Retrieved from National Geographic

However, the water shortages faced by the villages of Stokmo, Changla, Phuktsey, and other settlements rescued by the Messianic “Ice Man”, are destined to further permeate the Himalayas. In 2010, Croat Valentina Radić and German Regine Hock, of the Universities of British Columbia and Alaska respectively, published findings on the potential of small glaciers to contribute 12cm to sea level rise. They estimated that half of Earth’s smaller ice glaciers (under 5km2) are fated to disappear by 2100, with obviously far-reaching consequences. As a whole ‘High Mountain Asia’, including the Himalayas, is projected to face volumetric reductions of approximately 10%. Between 1975 and 2008, Ladakhi glaciers were found to have variably retreated by 60m (1975-1992), 89m (1992-2002), and 52m (2002-2006).

Ladakh is an area of ~117,000km2, supporting 274,289 (c. 2011). To meet the demands of this population, should all source glaciers waste away, potentially 5.3 billion litres of water would have to be transferred to the region (assuming consumption to be broadly homogenous throughout the region). To address this need locally, more than 390 of the largest artificial glaciers would need to be created. At US$2,000 (~£1,228) per scheme, deployment costs for all of Ladakh could be as little as $780,000 (~£478,000).
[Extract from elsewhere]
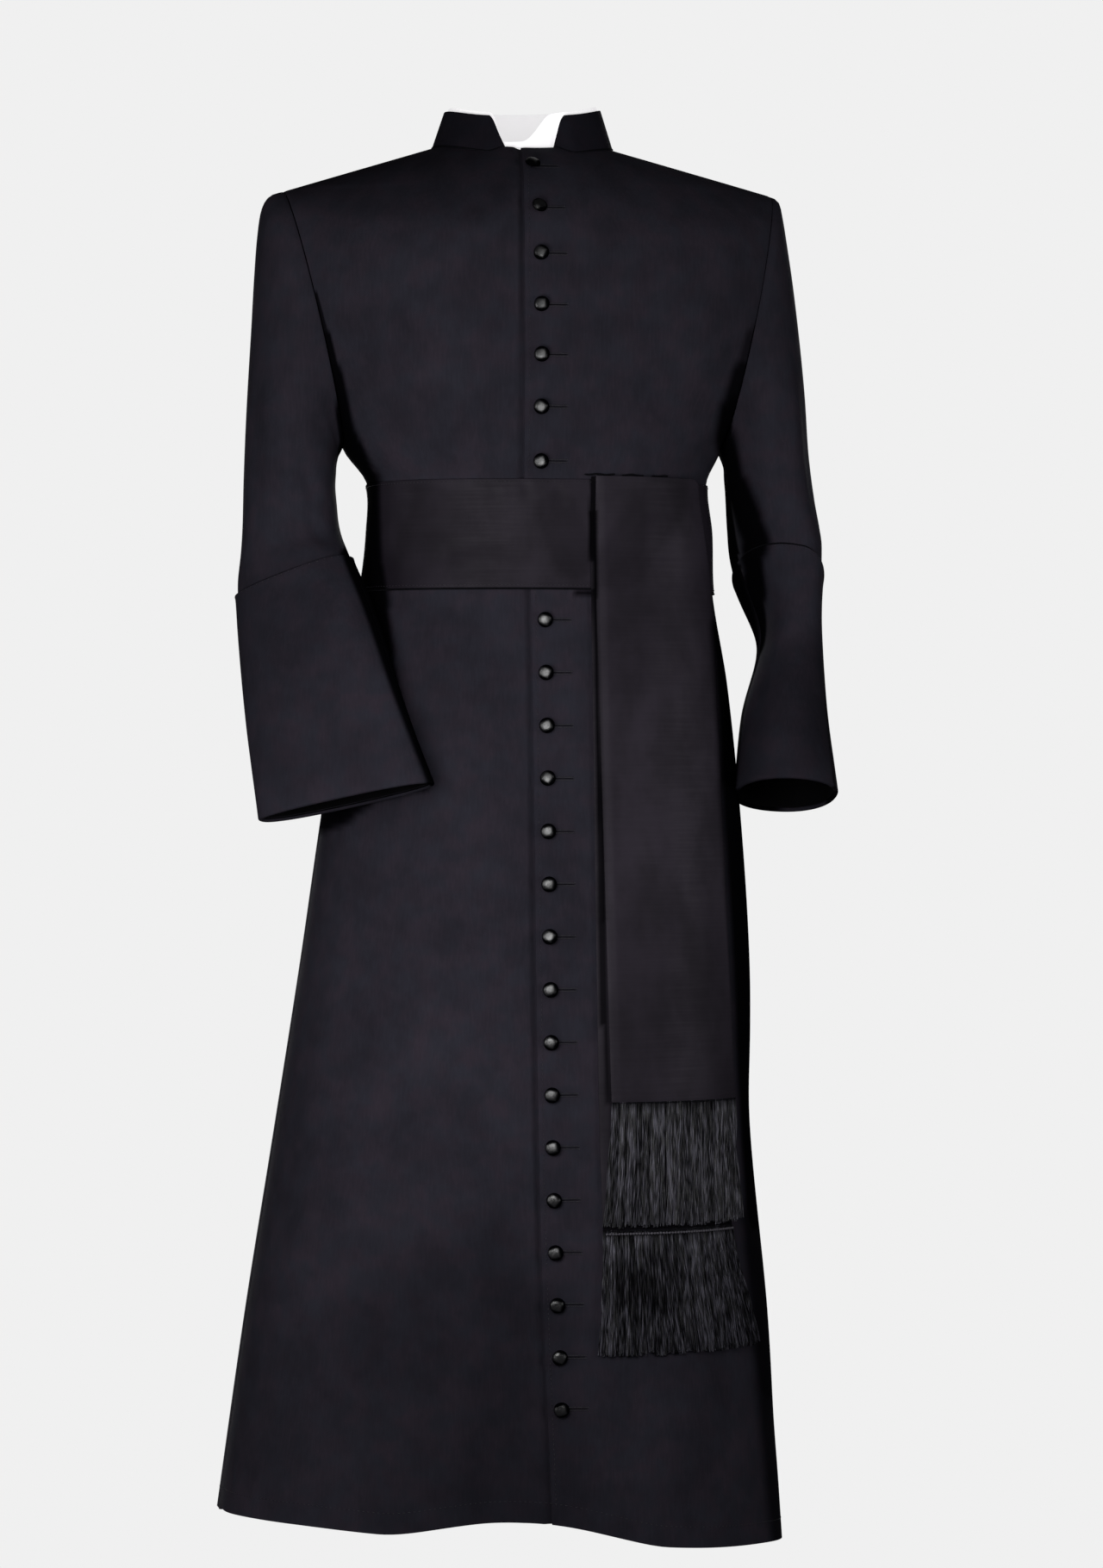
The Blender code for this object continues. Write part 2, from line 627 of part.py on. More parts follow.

In light of this, it is blatant that growing a glacier is a clever stopgap. However, it is by no means the solution to glacier retreat, and the subsequent, seemingly inevitable disappearance. Nor can it prevent the imminent water shortages, and subsequent widespread ripple effect. I applaud Mr Norphel’s efforts, for he is among a handful to successfully implement effective adaptive glaciological schemes. Nevertheless, the slow rate of deployment, relatively limited scale of their impacts, and limited acceptance of the severity of the situation, are likely to prevent their proliferation.